The laughter in my head grew louder as the voices cheered me on. I was sure it would only land me in more trouble than I’d already been in, but I was pretty sure it was a genius idea. Just as I was on the verge of listening to the voices that had caused nothing but trouble my entire life, I could hear a quiet faint voice in the mass of chaos.

Don’t do it, Eleni. Do as he says, Eleni. Play his game, Eleni.

She was quiet and she was new.

But was she smart? That was something I didn’t yet know. As I slipped on the sad fuckin’ excuse for a nightgown, I hoped this quiet lady in my head would be the guardian angel I’d been in desperate need of for the majority of my life.

 

Chapter Sixteen

~ Gabriel ~

Her bare feet padded softly on the floor as she walked though the hallway. The house was so fucking silent that it felt like I would suffocate within nothingness and loss until I heard the approaching steps and my heart beat stronger in my chest. Finally – she was listening.
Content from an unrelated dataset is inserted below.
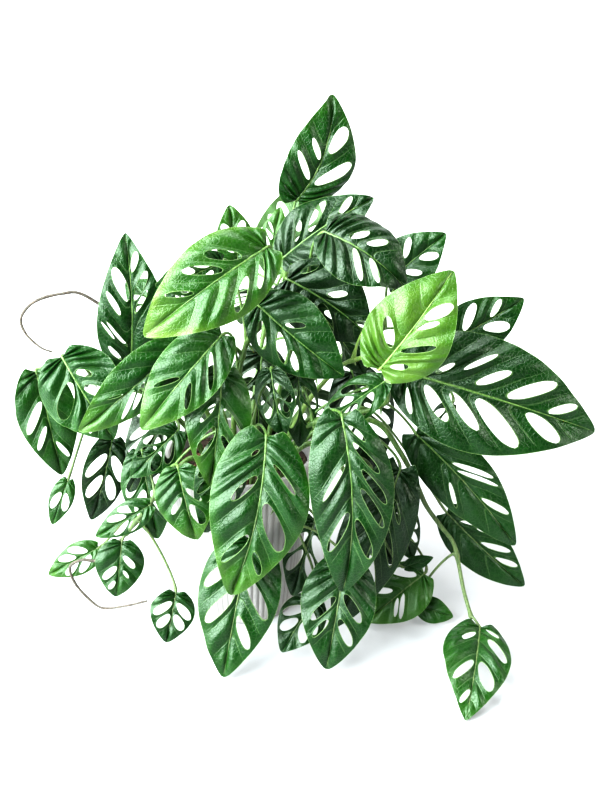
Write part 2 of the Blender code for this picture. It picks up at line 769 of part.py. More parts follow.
def make_soil(parts, cutters):
    """The soil that fills the pot, with a low uneven top and a plain hole for each stem."""
    profile = (
        (0, SOIL_TOP),
        (pot_inside(SOIL_TOP) * 0.45, SOIL_TOP),
        (pot_inside(SOIL_TOP) * 0.8, SOIL_TOP),
        (pot_inside(SOIL_TOP) - 2 * GAP, SOIL_TOP - 0.002),
        (pot_inside(POT_FLOOR + GAP) - 2 * GAP, POT_FLOOR + GAP),
        (0, POT_FLOOR + GAP),
    )
    soil = turned(profile, "soil", SOIL_SIDES, parts)
    for vertex in soil.data.vertices:
        if vertex.co.z > SOIL_TOP - 0.001:
            swell = math.sin(170 * vertex.co.x + 1) * math.sin(140 * vertex.co.y + 2)
            vertex.co.z += SOIL_RELIEF * swell
    for vine in VINES:
        x, y = vine.stem[0]
        depth = STEM_DEPTH + SOIL_RELIEF
        bpy.ops.mesh.primitive_cylinder_add(
            vertices=HOLE_EDGES, radius=(STEM_RADIUS + GAP) / math.cos(math.pi / HOLE_EDGES), depth=2 * depth,
            location=(x * MM, y * MM, SOIL_TOP - STEM_DEPTH + depth),
        )
        hole = bpy.context.object
        hole.name = vine.name + "_hole"
        for home in list(hole.users_collection):
            home.objects.unlink(hole)
        cutters.objects.link(hole)
        hole.hide_render = True
        hole.display_type = "WIRE"
    cut = soil.modifiers.new("stem holes", "BOOLEAN")
    cut.operand_type = "COLLECTION"
    cut.collection = cutters
    soil.data.materials.append(material("soil", SOIL_BROWN, 0.9))


def main():
    for old in list(bpy.data.objects):
        bpy.data.objects.remove(old)
    parts = bpy.data.collections.new("monstera_adansonii")
    cutters = bpy.data.collections.new("cutters")
    bpy.context.scene.collection.children.link(parts)
    bpy.context.scene.collection.children.link(cutters)
    make_pot(parts)
    make_soil(parts, cutters)
    for vine in VINES:
        make_vine(vine, parts)


main()
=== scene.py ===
"""Monstera adansonii in a fluted pot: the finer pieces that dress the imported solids.

All is in metres, with +Z up and the origin in the middle of the pot's flat underside, as in the
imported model. Each leafy stem's solid is replaced by a blades piece and a stems piece that follow
the same paths, outlines, holes and bends, with the veins and pleats that solids leave out.
"""

import logging
import math
import random
from contextlib import contextmanager
from dataclasses import dataclass
from enum import Enum

import bpy
import numpy as np
from bpy.types import Material, Mesh, Node, NodeSocket, NodeTree, Object
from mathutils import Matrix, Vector, noise
from mathutils.geometry import interpolate_bezier


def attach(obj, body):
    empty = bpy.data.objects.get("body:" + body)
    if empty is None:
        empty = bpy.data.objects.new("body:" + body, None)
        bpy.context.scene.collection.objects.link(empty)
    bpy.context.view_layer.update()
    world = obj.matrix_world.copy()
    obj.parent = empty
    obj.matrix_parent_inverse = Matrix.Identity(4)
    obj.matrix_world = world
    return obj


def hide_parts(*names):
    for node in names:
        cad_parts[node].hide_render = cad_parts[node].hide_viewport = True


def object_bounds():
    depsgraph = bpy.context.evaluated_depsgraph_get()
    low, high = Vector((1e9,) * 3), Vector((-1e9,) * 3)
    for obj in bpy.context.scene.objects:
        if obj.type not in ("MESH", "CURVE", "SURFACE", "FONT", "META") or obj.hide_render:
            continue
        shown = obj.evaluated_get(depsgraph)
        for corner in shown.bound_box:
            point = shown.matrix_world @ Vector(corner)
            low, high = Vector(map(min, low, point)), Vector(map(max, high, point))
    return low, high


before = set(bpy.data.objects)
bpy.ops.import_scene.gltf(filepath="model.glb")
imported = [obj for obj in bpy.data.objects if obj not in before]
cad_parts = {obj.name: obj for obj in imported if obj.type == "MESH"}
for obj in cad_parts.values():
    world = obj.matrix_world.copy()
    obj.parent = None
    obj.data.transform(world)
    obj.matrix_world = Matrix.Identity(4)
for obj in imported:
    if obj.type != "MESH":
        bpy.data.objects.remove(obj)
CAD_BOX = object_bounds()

logging.basicConfig(level=logging.INFO, format="%(name)s: %(message)s")
log = logging.getLogger("monstera")

MM = 0.001
ROOT = "root"

# The pot and what fills it, as in the solids
POT_HEIGHT = 0.150
POT_RIM_RADIUS = 0.0655
POT_BASE_RADIUS = 0.0485
POT_WALL = 0.0045
POT_FLOOR = 0.008
FLUTES = 60
FLUTE_DEPTH = 0.0008
FLUTE_SIDES = 8
SOIL_TOP = 0.137
SOIL_RELIEF = 0.0015
GAP = 0.0003

# Stems, petioles and roots, as in the solids
STEM_RADIUS = 0.0026
PETIOLE_RADIUS = 0.0012
ROOT_RADIUS = 0.0013
STEM_DEPTH = 0.012
PETIOLE_REACH = 0.09

# Blades, as in the solids. What has no unit is a share of the blade's length or half width.
LOWEST_BLADE = 0.0010
HOLE_MARGIN = 0.13
HOLE_BRIDGE = 0.016
HOLE_BESIDE = 0.06
HOLE_ALONG = (0.05, 0.86)
LEAST_HOLE = 0.0007
BAYS_FROM = 0.16
BAYS_SPAN = 0.56
BAY_SHIFT = 0.02
BAY_HOLE_OUT = 0.45
BAY_HOLE_REACH = 0.42
BAY_HOLE_GAPE = 0.16
MOST_GAPE = 0.0055
HELD_BAY = 0.2

# The blades' finer mesh: rows between two side veins, widths in mm that earn more bays, the
# sheet's thickness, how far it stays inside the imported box, and the welding distance
ROWS = 4
WIDE_BLADE = 55
SMALL_BLADE = 32
SHEET = 0.00055
BOX_INSET = 0.0005
MERGE = 1e-4
RING_SPREAD = 1.20
RING_ROOM = 0.90
KNOT_PAD = 0.035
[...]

I’d considered turning on some music, something light and airy; something – anything - that could induce a trance like state. Serenity, peace, and overwhelming calm; that was what she needed, a small bit of light in the abnormal situation I’d created for her. But then I wouldn’t have heard those steps and I wouldn’t have known the exact moment when the relationship between us had finally shifted into what it needed to be.

From a mirror in the hall I could see her face. I watched as her expression turned from one of wonder to remorse - to fascination and trepidation – and finally, to acceptance. She turned the corner and my breath left me. My eyes searched over her body – the contours and curves accentuated by the sheer fabric that covered her. Her piercings could be seen shining against her skin – the light in the room just barely catching it beneath the light pink fabric that covered her skin. She looked good in pink and I couldn’t help but laugh to think that I’d never before seen her wear the color. Not in the times I’d seen her in person and never in the countless myriad of photos she posted to the web – the ones that now filled the hard drive in the computer I used to follow her.

Her eyes scanned the floors and walls, stopping every so often on the surreal paintings that depicted people screaming or dying – the struggles that I had in myself that could only be conveyed by the stroke of a brush across canvas.

“Nice art.” She commented in a quiet voice and it was obvious she was lost as to where this would go and what I’d planned to do with her.

A true smile spread across my face and it felt foreign over the skin of my cheeks. It was rare that the expression would appear, and I wondered inwardly if it was one she enjoyed. When I didn’t respond, she shifted in her place, nervous and uncomfortable to have lost her fighting edge. Her hands were held together in front of her and her eyes widened when I allowed the silence to become thick as it permeated the space.

“Are we just going to stand here, or … ?”

“Quiet, Eleni. I was merely taking a second to look at how beautiful you are. The color suits you – it brings out a bit of innocence that most would not believe could exist inside you.”